On 12 April,  they reached the coast of French IndoChina, and dropped anchor in the port of Cam Ranh Bay. Awaiting them were orders directly from the Tsar. They were to await the squadron of older battleships, and then sail for Vladivostok.  So while the rot ate away at their spirits, the Russian sailors waited for almost another month.
"With no morale and no hope of making it back to Russia alive, the sailors of the fleet were beyond caring.” On 7 May, 1905, the last squadron of old battleships finally arrived. The fleet was now complete, with 60 ships, but only four or five which could truly defend themselves.  Ten days later the fleet took on their last supply of coal sailed north into the China Sea. And then, on 24 May, 1905 Admiral Folkersam succumbed to his cancer. Admiral Peter Rozhestvensky decided the last thing the fleet need was more bad news, so his body was secretly packed in the cold storage with the meat. 
It was obvious the Russians were going to sail through the Tsugaru Strait between Korea and Honshu, Japan,.  In 1281 a Chinese invasion fleet had crossed this 45 mile wide channel, only to be destroyed by a Kamikaze or “divine wind”; a typhoon. The only remaining question was, would Peter choose the Western Channel or south through the narrower  Tsushima Strait.  Peter did not have the coal to sail around the east coast of Japan, so it was the only choice he could make. Every sailor knew the Japanese were going to be waiting for them somewhere over the horizon. Peter and his crews fully expected a pointless death, but they kept going anyway.
At about 2:45 P.M. on 27 May, 1905 the 90  modern efficient ships of the Japanese fleet crossed the “T” of the 38 exhausted and dispirated ships of the Russian fleet. Doing this allowed the Japanese ships to fire broadside after broadside while the Russians were limited to firing their forward guns only. 
Almost immediately Peter’s flagship was struck and the Admiral took a shell fragment in the head. As he was transferred to a destroyer, Command of the fleet was passed to Vice Admiral Nikokai Ivanovich Nebogatove. 
As Peter lay unconscious aboard the Buinnii through the day and night long battle 21 Russian ships were sunk, and 4, 380 men were drowned. The first to sink was the Oslyabaya, carrying Admiral  Folkersam frozen body to the bottom of the Sea of Japan.
The next day, 28 May  1905,  as the Japanese closed to finish the battle, Admiral Nebogatove chose to end the carnage and surrendered his four battleships and one destroyer, along with almost 7,000 sailors. The Japanese lost three torpedo boats and 117 killed.
The Japanese came out of the battle convinced that modern battleships guaranteed victory. By  ignoring the utter incompetence of their Russian adversary, the Empire of Japan was now set on a course for conquest, which in 40 years would lead to war with America.

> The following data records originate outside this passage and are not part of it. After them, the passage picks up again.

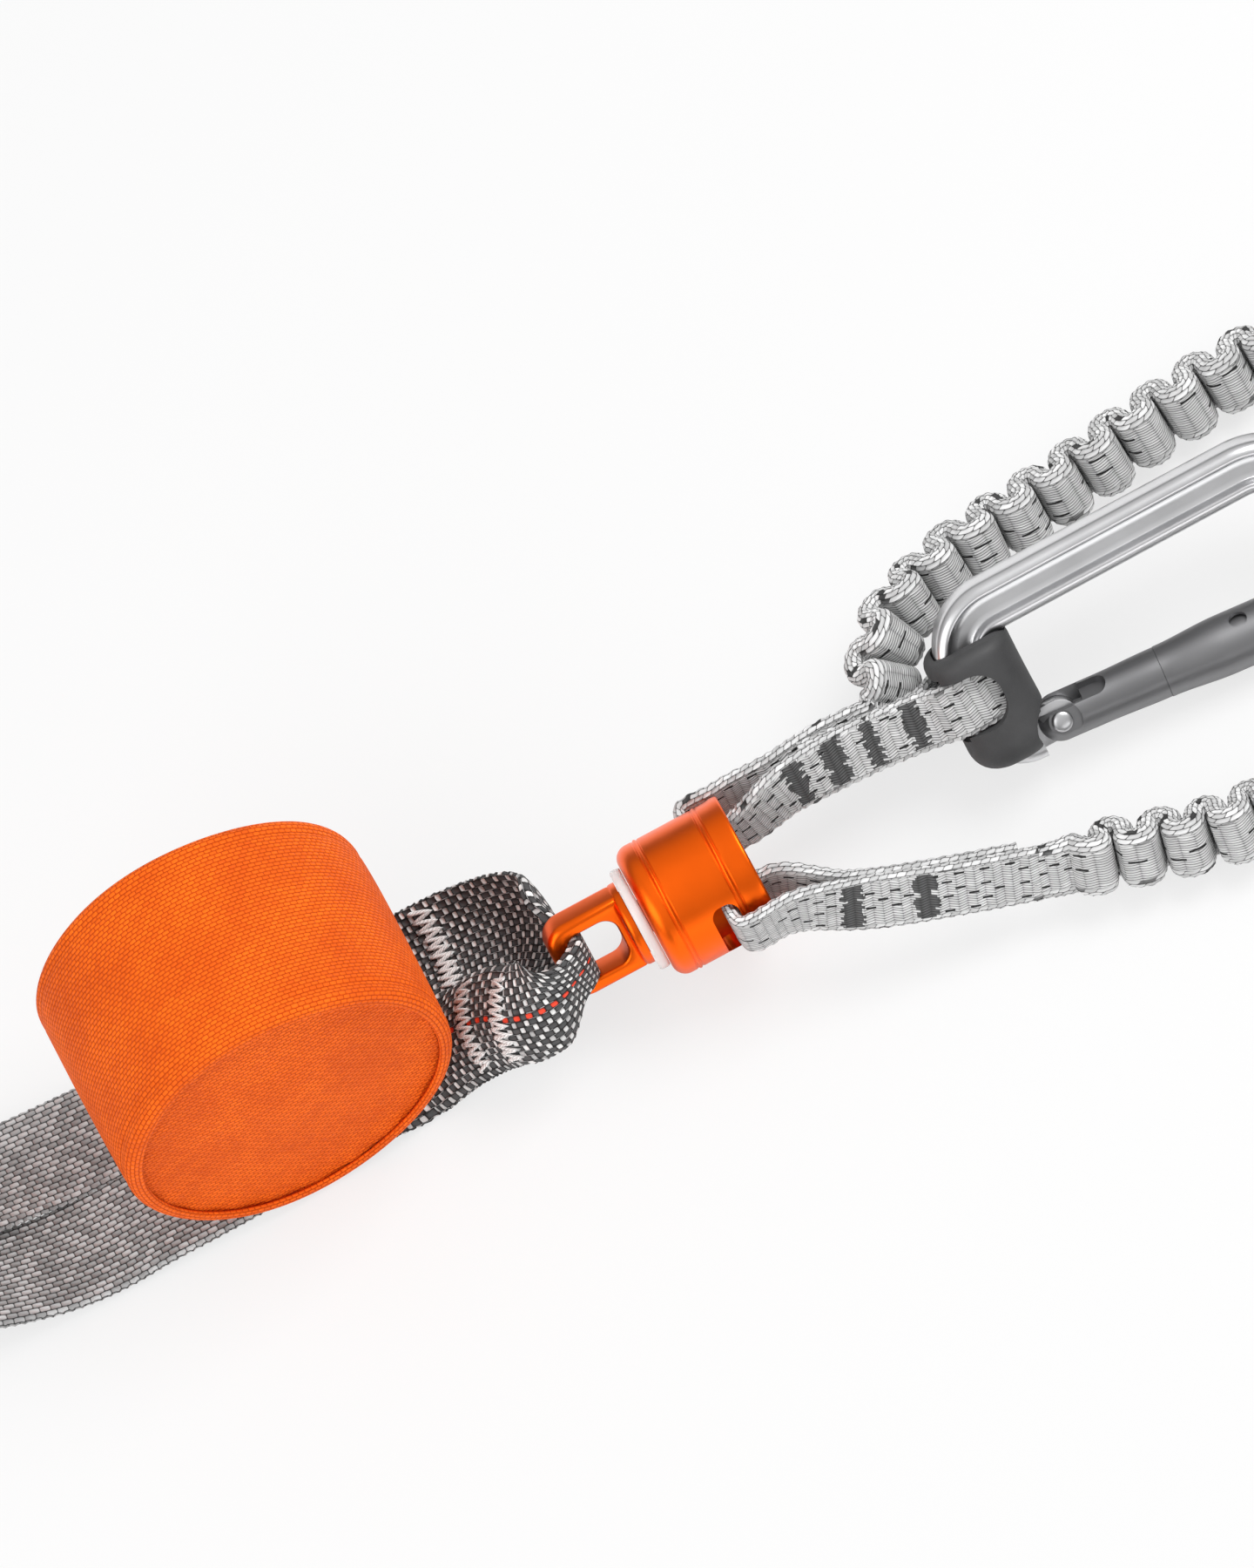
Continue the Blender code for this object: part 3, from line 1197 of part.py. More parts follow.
def make_keeper(prefix, sizes, place):
    """Rubber keeper: a rounded block slipped over bar and webbing, open where each of them passes."""
    strap = 2 * rim_reach + keeper_bar_gap
    bar_x = -sizes["small_end"]
    half = sizes["width"] / 2
    low = sizes["grip"] - arm_width / 2 - keeper_bar_gap
    high = sizes["grip"] + arm_width / 2 + keeper_bar_gap
    deep = sizes["height"] / 2 + strap
    left, right = bar_x - half - keeper_mouth_reach, bar_x + half + strap + keeper_inside_wall
    bottom, top = low - keeper_low_wall, high + keeper_end_wall
    corner = (top - bottom) * keeper_round_share
    outline = []
    for x, y, radius, start in ((right, top, keeper_small_corner, 0), (left, top, corner, 90),
                                (left, bottom, corner, 180), (right, bottom, keeper_small_corner, 270)):
        inner_x = x - radius if x == right else x + radius
        inner_y = y - radius if y == top else y + radius
        outline += arc_points((inner_x, inner_y), radius, start, start + 90, steps=keeper_corner_steps)
    mesh = outline_mesh(prefix + "_keeper", outline, deep + sizes["keeper_wall"])
    bm = bmesh.new()
    bm.from_mesh(mesh)
    rim = [edge for edge in bm.edges if abs(edge.verts[0].co.z - edge.verts[1].co.z) < weld_distance
           and edge.is_manifold and edge.calc_face_angle() > math.radians(80)]
    bmesh.ops.bevel(bm, geom=rim, offset=sizes["keeper_edge"], segments=2, affect="EDGES", profile=0.5)
    bm.to_mesh(mesh)
    bm.free()
    keeper = put(add_piece(prefix + "_keeper", mesh, rubber), place)
    hole = bar_mesh("bar_hole", clip_path(sizes), half + keeper_bar_gap, sizes["height"] / 2 + keeper_bar_gap, 0)
    boolean(keeper, put(add_piece(prefix + "_bar_hole", hole, hidden=True), place))
    window = box_mesh("webbing_window", (left * 2, low, -deep), (right - keeper_inside_wall, high, deep))
    boolean(keeper, put(add_piece(prefix + "_webbing_window", window, hidden=True), place))


make_keeper("rest_carabiner", rest_sizes, rest_clip_place)
for prefix, palm_place in (("upper_connector", upper_palm_place), ("lower_connector", lower_palm_place)):
    clip_place = Matrix.Translation(palm_place)
    make_frame(prefix, palm_sizes, clip_place, (lever_pivot_x, palm_spine))
    make_gate(prefix, palm_sizes, clip_place, silver)
    make_lever(prefix, clip_place)
    make_keeper(prefix, palm_sizes, clip_place)


# Pieces on the swivel turn about its axis, so the body keeps its origin on that axis
def rest_origin_on(piece, point):
    piece.data.transform(Matrix.Translation(-Vector(point)))
    piece.matrix_world = Matrix.Translation(Vector(point))


def own_box(pieces):
    """Lowest and highest corners of finished pieces."""
    bpy.context.view_layer.update()
    graph = bpy.context.evaluated_depsgraph_get()
    corners = []
    for piece in pieces:
        mesh = piece.evaluated_get(graph).data
        places = np.empty(len(mesh.vertices) * 3)
        mesh.vertices.foreach_get("co", places)
        turn = np.array(piece.matrix_world)
        places = places.reshape(-1, 3) @ turn[:3, :3].T + turn[:3, 3]
        corners += [places.min(axis=0), places.max(axis=0)]
    return np.min(corners, axis=0), np.max(corners, axis=0)


for piece_name in ("swivel_body", "swivel_eye"):
    body = bpy.data.objects[piece_name]
    rest_origin_on(body, swivel_centre)
loose_arm_pieces = ("upper_arm_bellows", "lower_arm_bellows", "upper_arm_end_loop", "lower_arm_end_loop")
steady = [piece for piece in parts.objects
          if piece.name not in loose_arm_pieces and "_connector_" not in piece.name]
low, high = own_box(steady)
shift = Matrix.Translation((-(low[0] + high[0]) / 2, -(low[1] + high[1]) / 2, 0))
for piece in list(parts.objects) + list(cutters.objects):
    piece.matrix_world = shift @ piece.matrix_world
print("lowest and highest of the steady pieces", np.round(low, 4), np.round(high, 4))
moved = shift.to_translation()
print("moved by", [round(value, 5) for value in moved])
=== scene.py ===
# %% [markdown]
# # Via ferrata lanyard
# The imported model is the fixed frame. This script adds what the eye sees: cloth, webbing with its weave and
# stitches, turned and anodised metal, moulded rubber, soft studio light and the camera of the photograph.
# Lengths are in metres. UV coordinates are in metres too: U runs along a strap or round a drum, V across it.

# %%
import math

import bmesh
import bpy
import numpy as np
from mathutils import Matrix, Vector


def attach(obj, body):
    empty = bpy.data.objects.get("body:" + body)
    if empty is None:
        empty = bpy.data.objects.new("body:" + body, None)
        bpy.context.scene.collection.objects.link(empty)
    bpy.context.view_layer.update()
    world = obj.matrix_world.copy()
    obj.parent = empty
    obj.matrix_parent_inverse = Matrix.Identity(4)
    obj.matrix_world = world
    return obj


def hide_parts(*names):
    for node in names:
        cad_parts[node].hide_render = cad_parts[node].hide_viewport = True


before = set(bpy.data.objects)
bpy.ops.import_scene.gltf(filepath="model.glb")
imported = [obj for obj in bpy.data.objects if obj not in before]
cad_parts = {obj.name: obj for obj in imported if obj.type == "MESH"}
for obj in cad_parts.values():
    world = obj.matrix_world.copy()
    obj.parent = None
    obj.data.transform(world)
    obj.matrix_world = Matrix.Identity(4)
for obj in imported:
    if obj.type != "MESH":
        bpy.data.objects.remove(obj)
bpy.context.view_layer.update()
shift = np.array([0.038604, -0.003217, 0.0])
rng = np.random.default_rng(7)

# %% [markdown]
# ## Camera
# The photograph is nearly parallel: 5.15 pixels a millimetre, seen from 61 degrees above and rolled by 28.3
# degrees. The middle of the swivel's outer washer is at pixel (733, 1055.5) of 1440 by 1800.

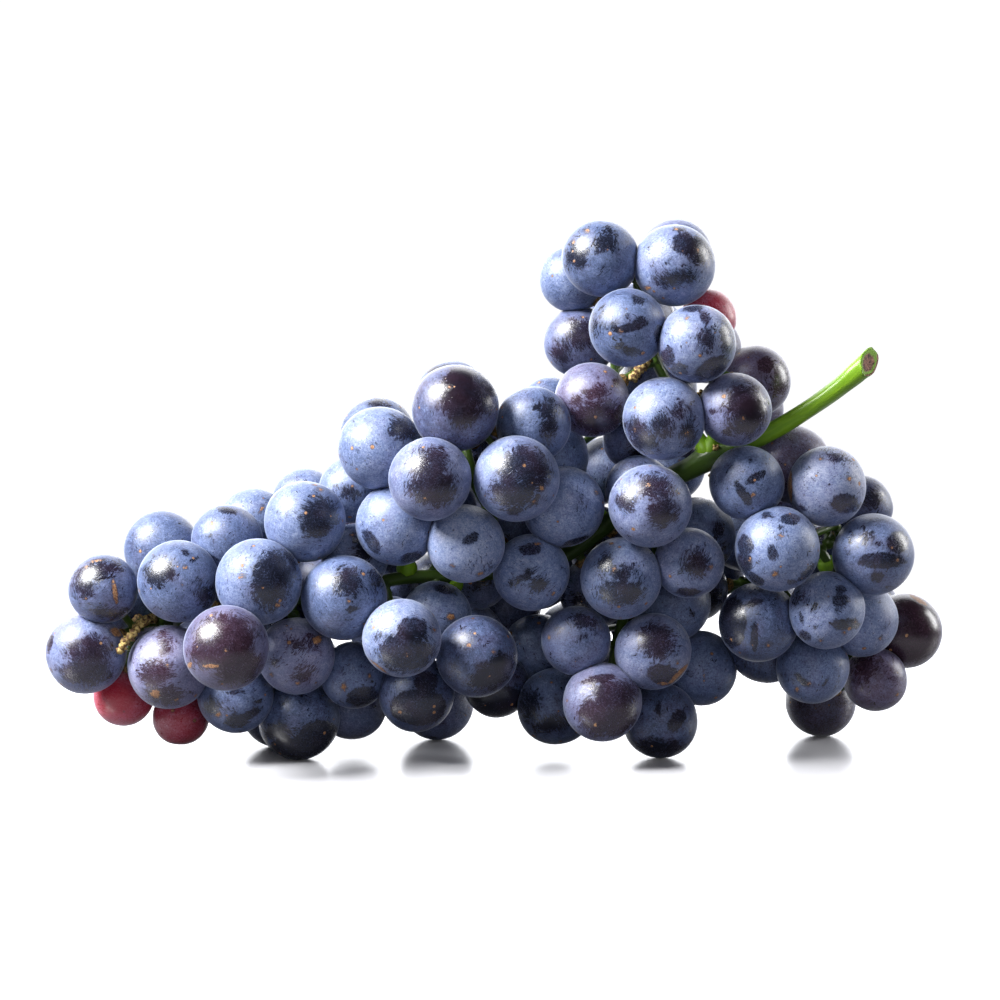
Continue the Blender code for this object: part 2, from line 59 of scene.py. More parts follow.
# ---- how the fruit is marked ------------------------------------------------------------------
# A berry is found by where it sits in the bunch (x, y, z in millimetres). Then come how thick its
# bloom is, how plum its skin is, and its marks as (right, up, half length, half width, turn),
# in berry radii as seen from the front: rubbed bare, smeared by a finger or leaf, and corky.
# The bloom is partly real and partly painted light and shade: thicker bloom makes a berry lighter,
# and it was set thicker on berries that should look more lit and thinner on ones that should look shaded.
RUBBED, SMEARED, CORKY = "rubbed", "smeared", "corky"
# Past FULL, HEAVY mostly makes a berry look more lit: painted light as well as thick bloom.
NEARLY_BARE, THIN, FAIR, FULL, HEAVY = 0.45, 0.62, 0.80, 0.96, 1.10    # how thick the bloom is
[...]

After a peace treaty was brokered by Teddy Roosevelt, Peter returned home via the Trans-Siberian Railway. He was court- martial but acquitted, because he had been unconscious when his fleet surrendered. Instead Admiral Nebogatove, and several the the other surviving commanders were sentenced to death by firing squad. 
In many cases, those sentences were later commuted by the Tsar (above) to 10 years hard labor. 
Within 4 years Nebogatove was pardoned, but he had been reduced to poverty.  
 “Mad Dog” Petrovich Rozhestvensky died in his own bed in St. Petersburg, Russia on 14 January, 1909. He was just sixty years old. But, on the bright side, he would have hated the 1917 October Communist Revolution, which he was lucky enough to miss.